Childhood combined bookish aspiration with the abrasions of poverty and social contempt. He later recalled being taunted for his dark skin and country origins, experiences that helped forge his lifelong preoccupation with race pride and collective dignity. The island's political economy - a plantation legacy, limited Black advancement, and an imperial education system - made "uplift" not an abstraction but a daily argument over what a Black life could be.
Education and Formative Influences
Garvey had limited formal schooling but was shaped by voracious reading and early work as a printer's apprentice in Kingston, where the print shop taught him how ideas become institutions through paper, discipline, and distribution. In Jamaica he encountered labor agitation and the fragile power of organized workers; abroad, he widened his horizon. Travel in Central America exposed him to the harsh conditions of Afro-Caribbean migrants on banana enclaves, and in London in 1912 he moved through a world of imperial debate and Black intellectual networks, reading Booker T. Washington and attending lectures while drafting the outlines of a mass movement that could speak beyond elite circles.

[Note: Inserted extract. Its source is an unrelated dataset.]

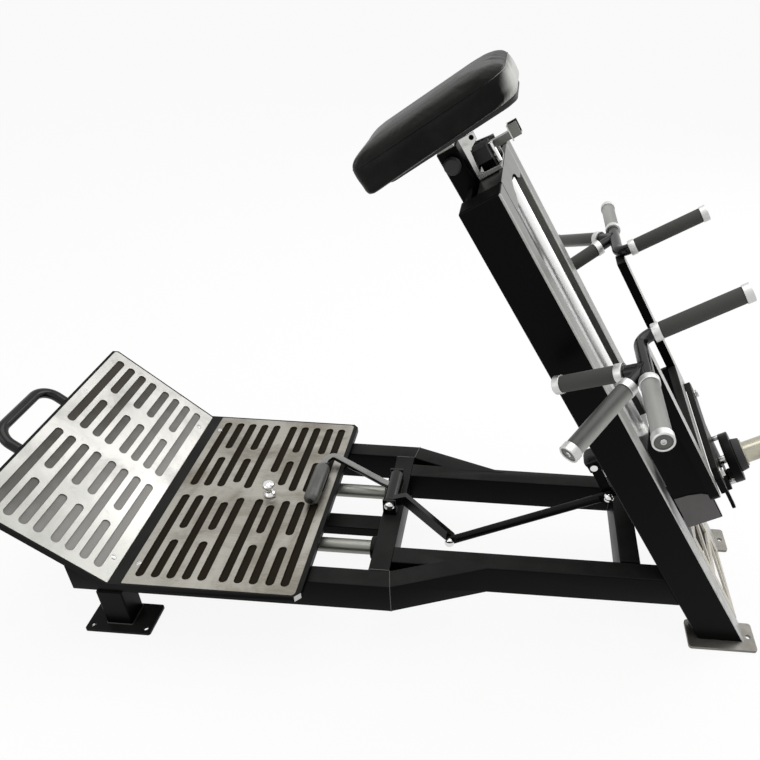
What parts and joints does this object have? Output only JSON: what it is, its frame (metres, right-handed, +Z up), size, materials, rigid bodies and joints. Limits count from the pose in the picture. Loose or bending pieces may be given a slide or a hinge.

Career, Major Works, and Turning Points
In 1914 Garvey founded the Universal Negro Improvement Association (UNIA) in Kingston, then relocated to Harlem in 1916, where World War I, the Great Migration, and race riots created a combustible audience for racial self-determination. He built a publishing and organizing machine: the Negro World newspaper; the Black Star Line shipping venture; the Negro Factories Corporation; and immense conventions that staged pageantry alongside policy, including a "Declaration of Rights of the Negro Peoples of the World" (1920). His message drew millions across the United States, the Caribbean, Central America, and Africa, alarming colonial administrators and competing Black leaders. The Black Star Line's mismanagement and sabotage allegations, followed by a U.S. mail fraud conviction (1923), shattered the movement's financial core; after imprisonment, he was deported in 1927. Garvey continued publishing and organizing from Jamaica and then London, where he died on June 10, 1940, after years of political exile and reputational war.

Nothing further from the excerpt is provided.